The differenced data set can also be used to demonstrate two fundamental techniques for time-series analysis: autocorrelation and Fourier (spectral analysis). The first of these compares the time series to an identical copy of itself, but one that is shifted (lagged). A correlation is then calculated between the series and its shifted copy. If the correlation is high, then the series has a repeat of its pattern at the amount of shift. Figure 6 shows a plot (autocorrelogram) of correlation versus lag for up to 50 months. Notice that the correlation is high and positive every 12 months; this is the annual cycle for Northern Hemisphere. There are also high negative correlations every 12 months, but six months delayed from the positive correlations. Note that the absolute values of the negative correlations are less that that positive correlations; this is again due to the growth of vegetation in the Southern Hemisphere summer.

Fourier (spectral) analysis replaces the lags with sinusoidal curves (e.g. sine curves). It asks what are the amplitudes and frequencies of sinusoidal curves that best model the data. Figure 7shows a plot of a measure of the amplitudes of these curves versus frequency (a periodogram). There are two strong peaks: one of these has a frequency of about 0.08 (wavelength = 12 months), representing the annual cycle of the Northern Hemisphere; the smaller peak at the lower frequency of about 0.17 (wavelength = 6 months) are the smaller superimposed fluctuations due to the Southern Hemisphere.

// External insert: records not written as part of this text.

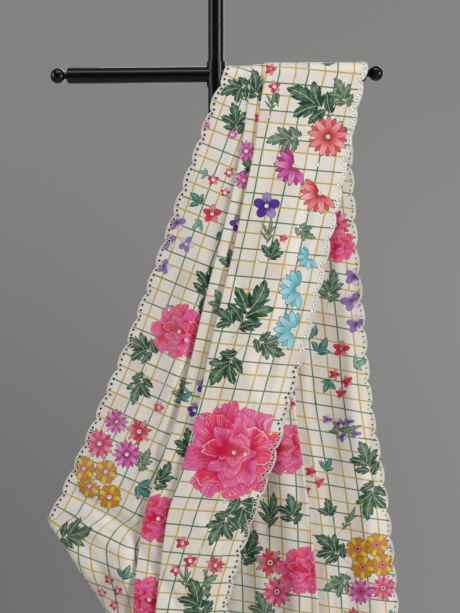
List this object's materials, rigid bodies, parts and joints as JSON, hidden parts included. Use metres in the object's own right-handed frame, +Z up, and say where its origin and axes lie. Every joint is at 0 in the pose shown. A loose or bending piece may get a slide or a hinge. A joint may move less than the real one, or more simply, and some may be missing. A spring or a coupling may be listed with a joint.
{
  "type": "silk saree on display stand",
  "caption": "Printed silk saree with scalloped borders, folded lengthwise and hung over one arm of a round-based T-shaped display stand.",
  "frame": {"origin": "centre of the underside of the stand's round base, on the floor", "axes": "+Z up along the post, +X along the arm that the cloth hangs over, -Y towards the viewer (the front fall)"},
  "size_m": [0.718, 0.38, 1.7971],
  "materials": {
    "silk": "soft sheen, printed with a fine check and flowers",
    "border": "soft sheen, sequinned",
    "enamel": "gloss"
  },
  "bodies": {
    "root": {"saree_front_left_panel": "silk", "saree_front_pleats": "silk", "saree_front_right_panel": "silk", "saree_over_arm": "silk", "saree_back_inner_panel": "silk", "saree_back_pleats": "silk", "saree_back_outer_panel": "silk", "border_front_left": "border", "border_front_right": "border", "border_back_left": "border", "border_back_right": "border", "base_plate": "enamel", "base_collar": "enamel", "post": "enamel", "cross_hub": "enamel", "left_arm": "enamel", "right_arm": "enamel", "left_finial": "enamel", "right_finial": "enamel", "top_finial": "enamel"}
  },
  "joints": []
}
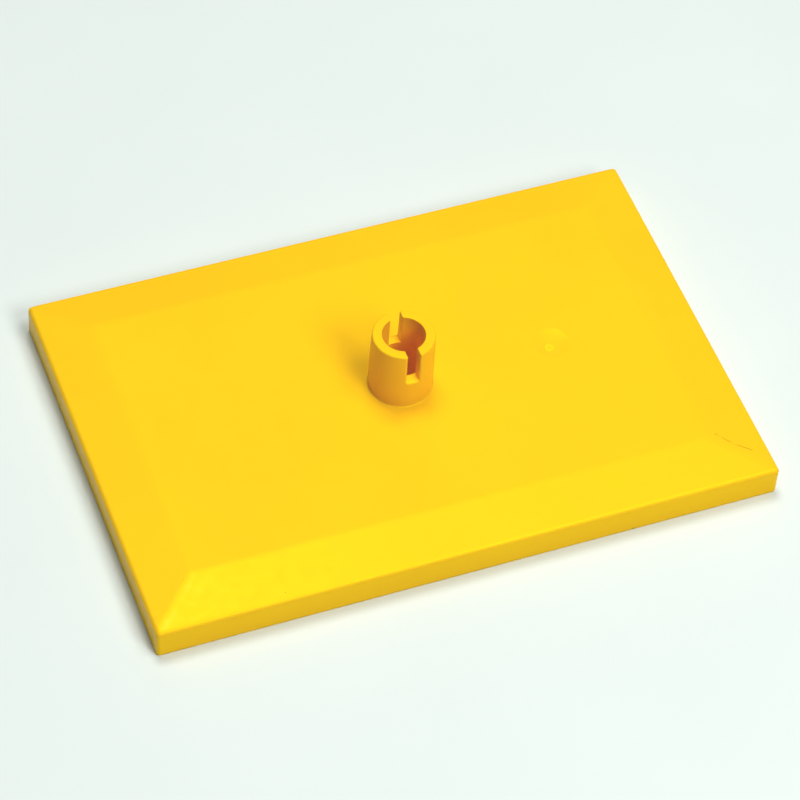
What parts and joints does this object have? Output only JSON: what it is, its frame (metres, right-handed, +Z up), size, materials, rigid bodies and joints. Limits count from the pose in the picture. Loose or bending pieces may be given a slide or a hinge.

This is not meant to be a primer on time series analysis or the global carbon cycle ; there are multiple large and often highly technical textbooks on both subjects. The goal, instead, is to show how a detailed and painstakingly collected dataset can be used to both illustrate some basic statistical methods and, more importantly, how the results of these analyses can be used to document some key facts about our climate system. Climate change is not a myth, it is a well-documented and strongly supported fact. Our response is lagged and urgent.